Nossa origem não tem filho de mãe portuguesa com índio. O Brasil do princípio gerou os párias, filhos da primeira leva de gente que aqui habitou depois dos índios. Rejeitados pela Corte, os párias sobreviveram junto às mães indígenas.

Bem mais tarde, o episódio de rejeição social se repete com os cafuzos, filhos de negros com índias. E, nesta fase, em larga escala. As primeiras vilas também surgiram da “saída” casuística  encontrada pelos fazendeiros: cada um cedia um teco de terra, entre suas divisas, e os excluídos iam se ajeitando por lá. O carreiro rompeu a endogenia com seu dueto natural embalando o flerte. Os grupamentos na origem da Terra Brasilis eram 20, 30 quilômetros de distância um do outro, conforme pesquisou bem mais a fundo o sociólogo Romildo Sant´anna e outros.

E, para encurtar a história, eis nessa relação de ajustes sociais primitivos da fase colonial a possibilidade, ainda que paradoxal, de aproximar e “misturar”, literalmente a sensibilidade indígena com o meio, sobretudo a sonoridade da natureza, com o gingado afro e suas múltiplas faces folclóricas.
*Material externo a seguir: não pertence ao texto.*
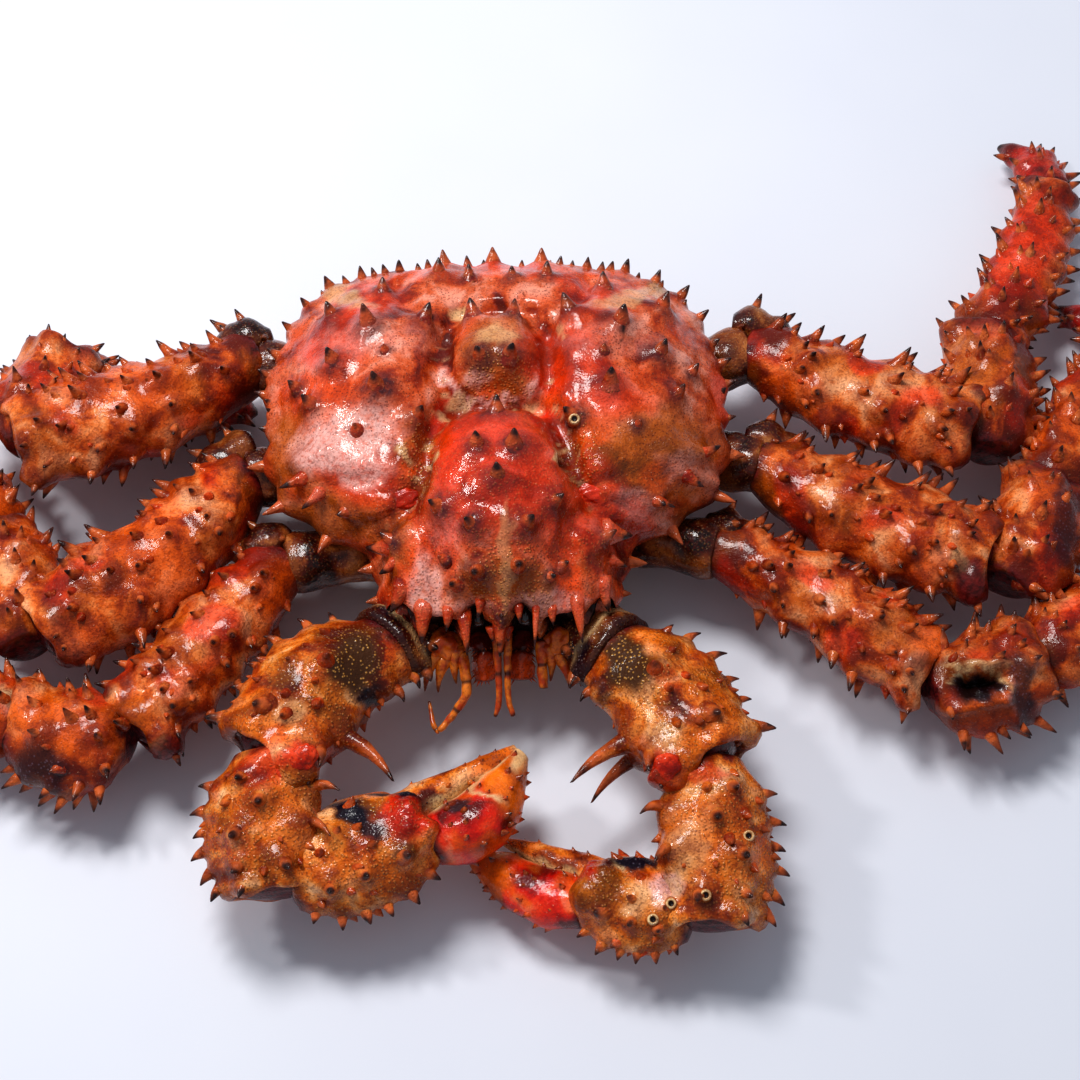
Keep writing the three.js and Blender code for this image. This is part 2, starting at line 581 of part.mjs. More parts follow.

Ainda hoje, na sociologia do País, a rejeição social serve de aproximação para a reprodução do sincretismo cultural desconhecido dos brancos que vivem ‘ilhados’ nos condomínios. Mas, até os anos 50 do séculos passado, não havia ‘plim plim’ na telinha para alcançar barracos com sua indústria de massa. E o Brasil se fez e faz multicultural pelo traço da exclusão social. Esta é nossa Literatura cantada escrita em prosa e verso.